Homebuyers paid a record-setting median price of $429,300 for an existing home in May, the highest figure for any May since the National Association of Realtors began tracking the data in 1999. Existing-home sales climbed 3.2 percent from April, reaching the fastest monthly pace of 2026 even as mortgage rates hovered near 6.85 percent. The combination of rising prices and elevated borrowing costs raises a sharp question: who, exactly, is still buying?
Record May prices and a 3.2 percent sales jump collide with affordability pressure
The tension behind these numbers is straightforward. Sales volume and prices moved higher at the same time that financing costs remained steep, a pattern that typically signals a shift in the composition of buyers rather than broad-based demand. When mortgage payments consume a larger share of household income, financed buyers tend to pull back. Cash-heavy investors and repeat buyers with substantial equity, by contrast, can absorb price increases without the same rate sensitivity.
That dynamic leads to a testable idea: if the May sales increase was driven primarily by cash investors snapping up higher-priced listings, future NAR releases should show the investor share of transactions rising in lockstep with the national median price. NAR publishes buyer-type breakdowns in its monthly reports, so the data to confirm or reject this pattern will arrive within the next two reporting cycles. A rising investor share would suggest the headline sales gain overstates the health of the market for ordinary households.
For buyers relying on a 30-year fixed mortgage near 6.85 percent, a $429,300 purchase price translates to a monthly principal-and-interest payment above $2,250 on a conventional loan with 20 percent down. That figure does not include property taxes, insurance, or private mortgage insurance for smaller down payments. In many metro areas, the total housing payment now exceeds 40 percent of median household income, a threshold that lenders and housing economists treat as a warning sign for affordability stress.
NAR data and AP reporting anchor the $429,300 figure
The primary source for the May median price and the 3.2 percent sales increase is the National Association of Realtors’ monthly existing-home sales report, summarized in a news release issued June 9, 2026. That report draws on closing data from local multiple listing services across the country and is widely treated as the broadest measure of resale activity in the U.S. housing market. The same release cited data from Freddie Mac to frame the mortgage-rate backdrop for May’s transactions.
The Associated Press independently confirmed the $429,300 median and reported that it marks an all-time high for any May in NAR’s records back to 1999. That context matters because May typically falls near the peak of the spring buying season. Setting a record during a period of elevated rates suggests that constrained supply, rather than a surge in first-time buyers, is doing much of the work pushing prices higher.
Behind the scenes, NAR distributes its detailed statistical tables and background materials through an online press portal, where journalists and analysts can download regional breakdowns, seasonal adjustments, and methodological notes. Those technical documents shape how headline numbers like the national median are interpreted, particularly when month-to-month changes are modest but politically sensitive.

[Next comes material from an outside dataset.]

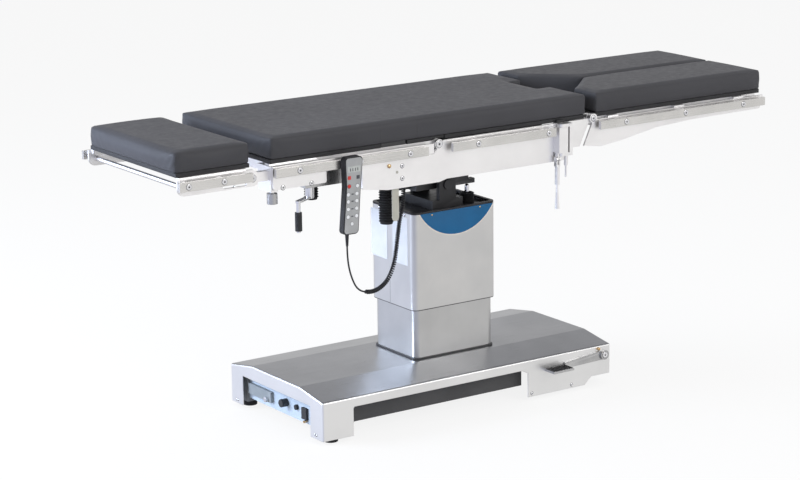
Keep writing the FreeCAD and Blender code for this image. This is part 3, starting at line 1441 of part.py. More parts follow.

Missing buyer-type data and regional gaps leave key questions open
The most significant gap in the available information is the lack of a public, detailed breakdown of who purchased homes in May. NAR’s headline figures confirm how many properties changed hands and at what median price, but they do not yet spell out the shares going to investors, vacation-home buyers, or owner-occupants. Without that buyer mix, it is difficult to know whether the market is being sustained by households forming new residences or by capital seeking returns in housing.
Regional detail is also limited in the initial release. National medians can conceal sharp differences between, for example, fast-growing Sun Belt metros and slower-moving markets in the Midwest or Northeast. If the strongest price gains are concentrated in a handful of high-demand regions with chronic supply shortages, the national record may say more about local land-use constraints than about a broad-based resurgence in demand. Conversely, if prices are edging up across most regions despite soft local economies, that would point more squarely to the influence of tight inventory and investor interest.
Those unanswered questions matter for policy debates. If investors are driving a disproportionate share of transactions at record prices, proposals to expand supply through zoning reform or targeted tax changes may gain urgency. If, instead, the data eventually show that owner-occupants are still the dominant buyers despite high rates, the focus may shift toward down-payment assistance, mortgage credit access, and income growth as levers to ease affordability strains.
For now, May’s record median price and modest sales rebound underscore a housing market that remains fundamentally out of reach for many would-be buyers. Until more granular buyer-type and regional data arrive, the headline numbers offer a clear signal about prices but only a partial answer to the deeper question of who can still afford to call those houses home.